Almost all packet delivery decisions are performed with OpenFlow rules in the OVS bridge br0, which simplifies the plug-in network architecture and provides flexible routing. In the case of the ovs-multitenant plug-in, this also provides enforceable network isolation.

Network Isolation

You can use the ovs-multitenant plug-in to achieve network isolation. When a packet exits a pod assigned to a non-default project, the OVS bridge br0 tags that packet with the project’s assigned VNID. If the packet is directed to another IP address in the node’s cluster subnet, the OVS bridge only allows the packet to be delivered to the destination pod if the VNIDs match.

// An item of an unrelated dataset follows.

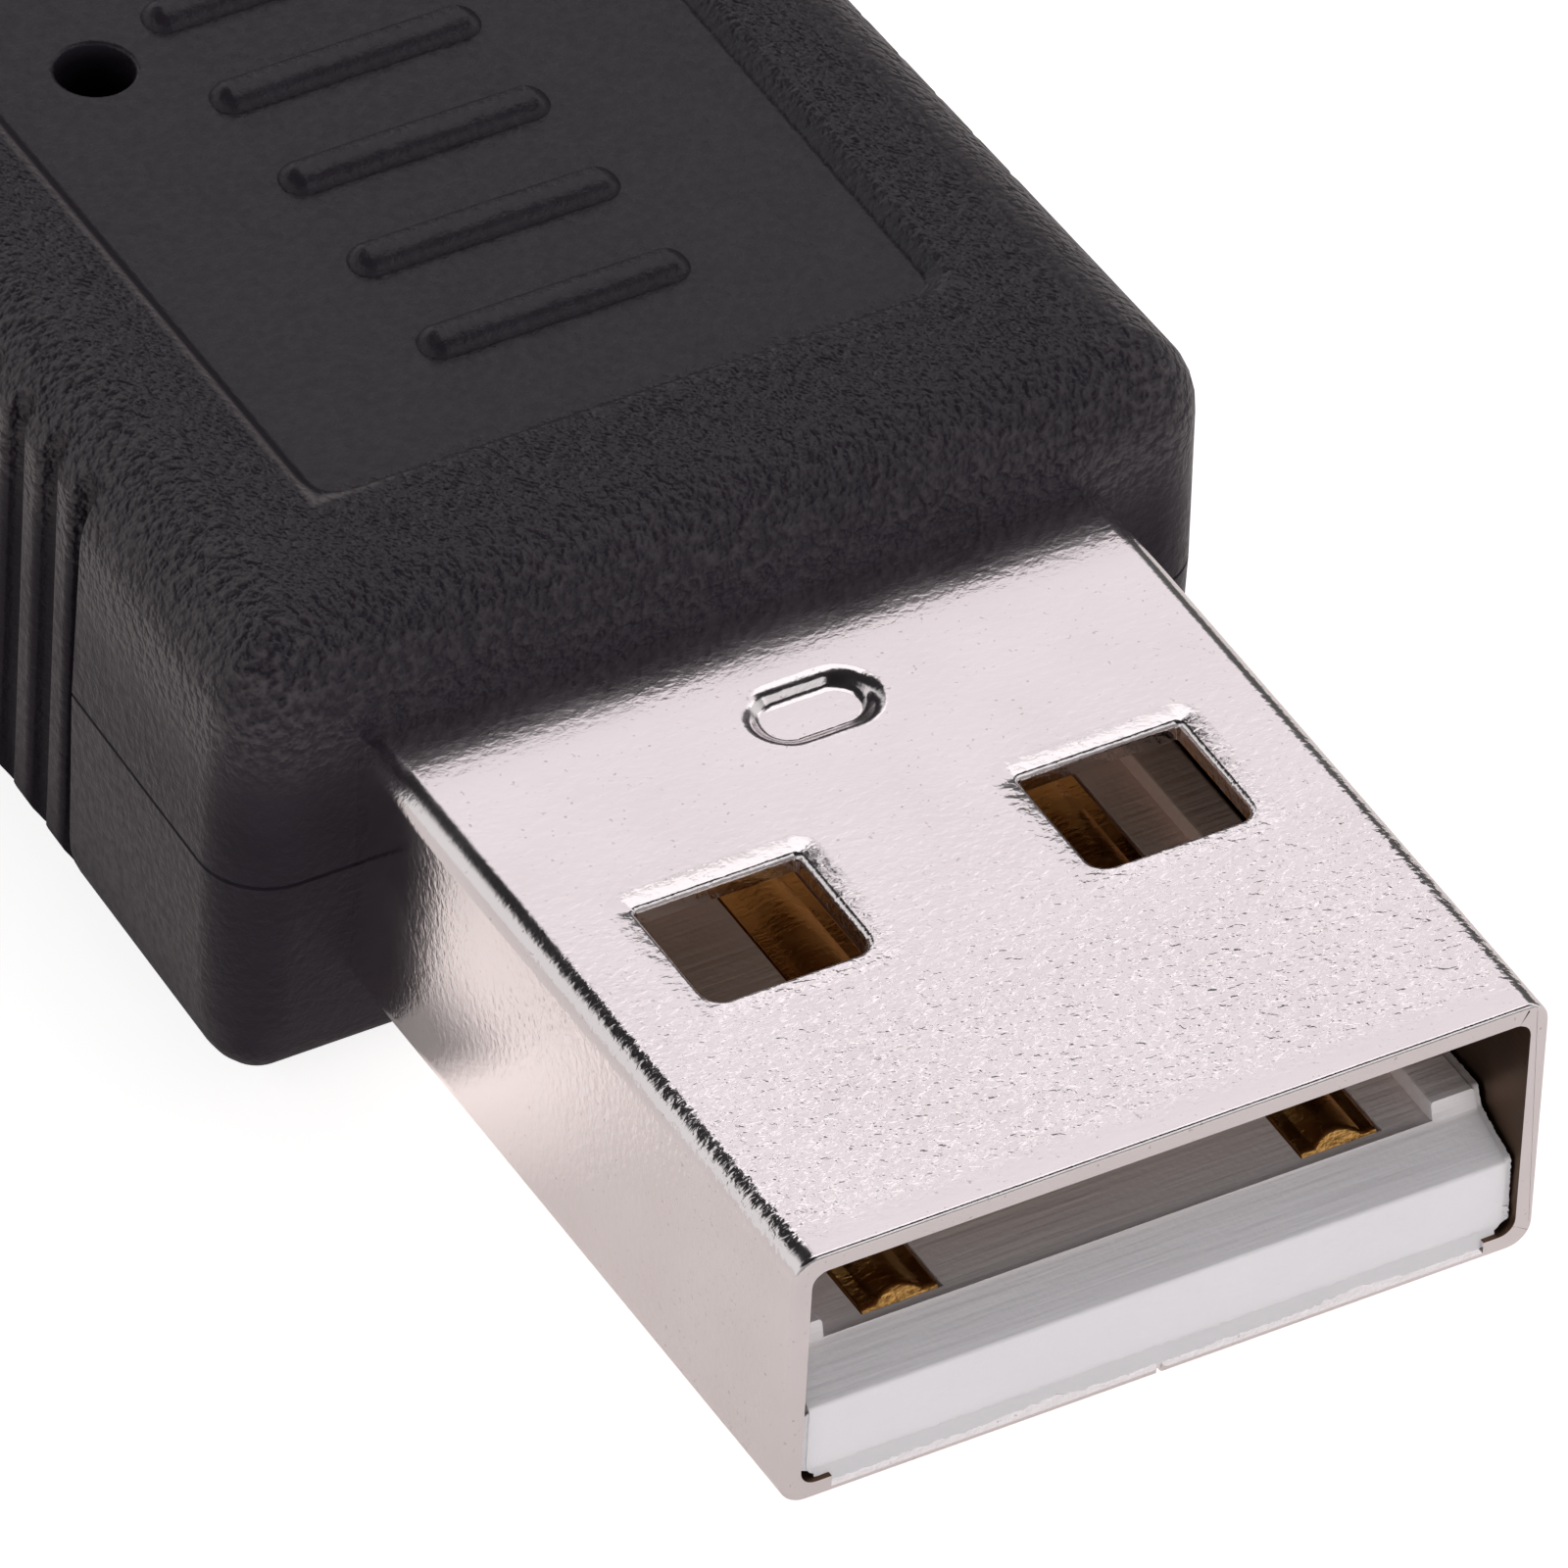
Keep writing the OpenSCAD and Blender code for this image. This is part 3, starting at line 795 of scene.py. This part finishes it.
print("insulator faces:", len(insulator.data.polygons))

# %% [markdown]
# Moulded plastic has no knife edges, so the corners that show through the mouth are eased a
# few hundredths. Thin flash is left where the halves of its mould met: over the lower lip,
# in its two corners and along the right side. Each skin of flash is a grid whose columns are
# torn off at their own lengths.

# %% Eased corners
ease = 0.05


def shows_in_mouth(edge):
    """True for a straight corner of the tongue that can be seen from the mouth."""
    spot = middle(edge)
    if len(edge.link_faces) != 2 or spot.y > cavity_back + 0.01:
        return False
    across_top = runs(edge, 0) and near(spot.z, flat_z_tongue) and spot.y < outer_front - 0.02
    across_front = runs(edge, 0) and near(spot.y, tongue_front) and spot.z > flat_z_tongue - 2 * lead_in_h
    along_rail = runs(edge, 1) and near(spot.z, tongue_top)
    return (across_top or across_front or along_rail) and edge.calc_face_angle(0) > 0.2


print("eased corners:", round_edges(insulator, ease, 2, shows_in_mouth))
smooth(insulator)
hand_over(insulator, ["insulator"], white_plastic)

# %% Torn flash
dice = random.Random(7)
rows = 5
skin_t = 0.02
fray = 0.012


def flash(name, route, out, reach, columns):
    """A torn skin of plastic that grows outwards from a route by up to its reach."""
    steps = [(there - here).length for here, there in zip(route, route[1:])]
    bpy.ops.mesh.primitive_grid_add(x_subdivisions=columns, y_subdivisions=rows, size=1)
    skin = named(name)
    torn = {}
    pick(skin, "VERT", lambda vertex: True)
    for vertex in bmesh.from_edit_mesh(skin.data).verts:
        along = (vertex.co.x + 0.5) * sum(steps)
        outwards = vertex.co.y + 0.5
        column = round(vertex.co.x * columns)
        if column not in torn:
            swell = 0.5 + 0.5 * math.sin(along * 1.9 + 1.0) * math.cos(along * 0.7)
            torn[column] = 0.50 + 0.36 * swell + 0.14 * dice.random()
        number = 0
        while number < len(steps) - 1 and along > steps[number]:
            along -= steps[number]
            number += 1
        foot = route[number].lerp(route[number + 1], along / steps[number])
        vertex.co = foot + out * (outwards * reach * torn[column])
        vertex.co.y += fray * dice.random()
    done()
    modify(skin, "SOLIDIFY", thickness=skin_t, offset=0)
    tidy_mesh(skin)
    smooth(skin, 60)
    hand_over(skin, [], white_plastic)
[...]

If a packet is received from another node via the VXLAN tunnel, the Tunnel ID is used as the VNID, and the OVS bridge only allows the packet to be delivered to a local pod if the tunnel ID matches the destination pod’s VNID.

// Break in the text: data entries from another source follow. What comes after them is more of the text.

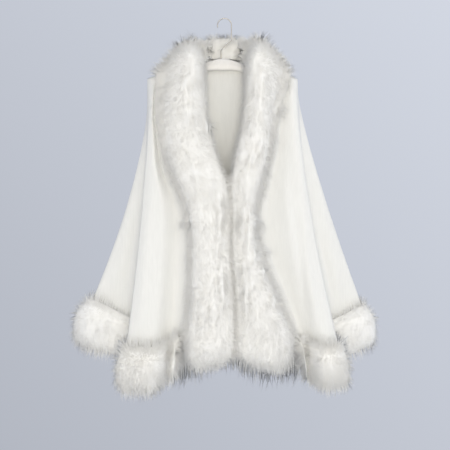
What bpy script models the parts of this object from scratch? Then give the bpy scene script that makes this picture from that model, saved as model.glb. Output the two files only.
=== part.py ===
"""A knit poncho trimmed with long fur, hanging on a clothes hanger.

Lengths are metres: +x is the wearer's left, +y the back, +z up. The garment is worked out about the hanger's
middle line, and everything is then moved so that the inner top of the hook, where it hangs, is the origin.

The knit is one cone of cloth round each hanger tip. Fold lines run from the shoulder line to the hem, and a
smooth curve through them at each level is the cloth's section there. The three knit panels are cut from that
surface. The fur is laid on it: bands down the front edges, a collar round the back neck, a trim on each hem.
"""

import bisect
import math
from collections import namedtuple

import bpy
from mathutils import Vector, noise

# Cloth and seams
WALL = 0.0024                # thickness of the knit
GAP = 0.0003                 # left between pieces that touch

# The shoulder line, where the cloth lies on the hanger's arms
SHOULDER_TOP = -0.106        # its height over the middle of the hanger, below the hook's inner top
SHOULDER_SLOPE = 0.297       # its fall for each metre sideways
WRAP_Y, WRAP_Z = 0.013, 0.012    # the cloth turns over the arm in a quarter ellipse of this size
WRAP_ANGLES = (0, 35, 65, 90)    # rows of the cloth on that turn, in degrees
FALL_ROWS = 9                # rows of the cloth from the arm down to the hem
BELLY = 0.62                 # 1 hangs straight from arm to hem, and less stands off the hanger sooner
COLUMN_STEP = 0.023          # widest spacing of the cloth's columns at the hem
FEWEST_STEPS = 2             # columns between two fold lines, at least

# Fur
BAND_GAP = 0.0006            # between a band and the cloth under it, whose facets turn differently
OVERHANG = 0.042             # how far a front band reaches past the cloth's free edge
BAND_COLUMNS = (0.3, 0.6, 0.82, 0.95)      # cloth columns under a band, as shares of its width on the cloth
OVERHANG_COLUMNS = (1.0, 0.92, 0.68, 0.34)     # columns of a band past the free edge, as shares of OVERHANG
BAND_ROUNDNESS = 3.2         # 2 is a half ellipse, and more is fuller at the sides
FLAT_SIDE = 7.0              # the same for the inner side where the two bands press against each other
TOUCH_FROM, TOUCH_FULL = -0.40, -0.48    # heights between which they come to do so
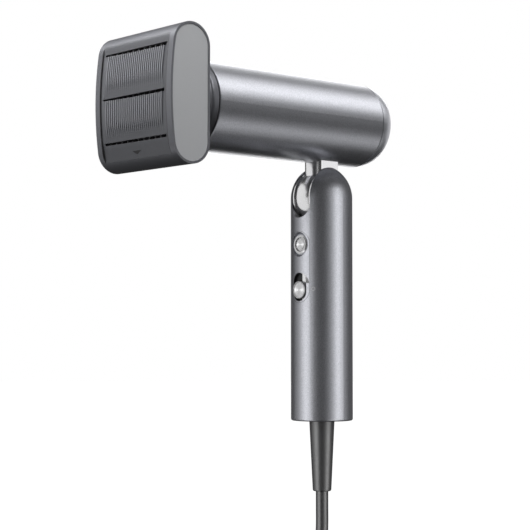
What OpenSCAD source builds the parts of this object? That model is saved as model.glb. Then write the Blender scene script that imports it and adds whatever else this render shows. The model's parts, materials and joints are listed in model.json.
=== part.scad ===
// Folding hair dryer with a wide smoothing nozzle, held by its handle.
// Millimetres. +Z up, the outlet faces -Y, the head folds about X.
// The origin is on the handle's axis, in the middle of the grip.

/* [Handle] */
// Height of the head's hinge axis above the origin
hinge_z = 90; // [85:1:100]
// Outer radius of the handle tube
handle_r = 18.1; // [17.5:0.1:18.5]
// Radius of the arc that rounds the handle's top
dome_r = 20.8; // [20:0.1:22]
// Thickness of the handle tube
handle_wall = 1.8; // [1.6:0.1:2]
// Distance from the hinge axis down to the handle's lower end
handle_len = 129.8; // [125:0.2:132]
// Width of the hinge slot and of the control strip
slot_w = 15.2; // [15:0.1:15.6]
// Depth of the hinge slot below the hinge axis
slot_depth = 11.9; // [11.5:0.1:12.5]

/* [Hinge] */
// Radius of the hinge ball
ball_r = 16.4; // [16:0.1:16.5]
// Radius of the hinge shaft
shaft_r = 4; // [3.5:0.1:4.5]
// Radius of the neck between ball and barrel
neck_r = 9.7; // [9:0.1:9.8]
// Width of the neck across its two flats
neck_w = 14; // [13:0.1:14.2]

/* [Barrel] */
// Height of the barrel's axis above the hinge axis
barrel_up = 45.8; // [44:0.1:48]
// Outer radius of the barrel
barrel_r = 24.9; // [24.5:0.1:25.2]
// Thickness of the barrel shell
barrel_wall = 1.8; // [1.6:0.1:2]
// Distance from the hinge to the barrel's front rim
front_len = 98; // [97:0.1:99]
// Distance from the hinge to the seam of the rear cap
seam_len = 27; // [26:0.5:28]
// Distance from the hinge to the barrel's rear end
rear_len = 38; // [37:0.2:39]

/* [Nozzle] */
// Width of the nozzle along X
nozzle_w = 67; // [64:1:70]
// Height of the nozzle
nozzle_h = 74.8; // [72:0.2:76]
// Depth of the nozzle, front to back
nozzle_d = 26.2; // [25:0.2:27]
// Distance from the hinge to the nozzle's flat back
nozzle_back = 112.4; // [112:0.2:114]
// Height of each air slot
air_slot = 1.9; // [1.5:0.1:2.2]

/* [Controls] */
// Distance of the mode button below the hinge axis
button_drop = 27.5; // [26:0.5:29]
// Travel of the slide switch
slide_travel = 4.7; // [4:0.1:5]

/* [Cord] */
// Diameter of the cord
cord_d = 7.3; // [7:0.1:7.6]
// Length of the strain relief
relief_len = 41; // [38:1:44]

/* [Hidden] */
$fn = 96;
eps = 0.05;

handle_base = hinge_z - handle_len;
handle_bore = handle_r - handle_wall;
slot_half = slot_w / 2;
cavity_r = ball_r + 0.3;
yoke_base = -24;
disc_t = 0.8;
disc_out = slot_half - 0.45;
ball_half = disc_out - disc_t;

strip_half = slot_half - 0.2;
dish_floor = -16.6;
strip_back = -14.4;
strip_top = -13;
strip_low = -64.5;
slide_top = -49.2;
slide_low = slide_top - slide_travel;
recess_half = 5.3;
recess_floor = -15.4;
knob_r = 5;
board_y = -9.5;

barrel_z = hinge_z + barrel_up;
barrel_bore = barrel_r - barrel_wall;
duct_r = 21.2;
spigot_r = 21.5;
spigot_len = front_len + 6.9;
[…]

Packets destined for other cluster subnets are tagged with their VNID and delivered to the VXLAN tunnel with a tunnel destination address of the node owning the cluster subnet.

As described before, VNID 0 is privileged in that traffic with any VNID is allowed to enter any pod assigned VNID 0, and traffic with VNID 0 is allowed to enter any pod. Only the default OpenShift Enterprise project is assigned VNID 0; all other projects are assigned unique, isolation-enabled VNIDs. Cluster administrators can optionally control the pod network for the project using the administrator CLI.

1. After this point, device names refer to devices on container B’s host.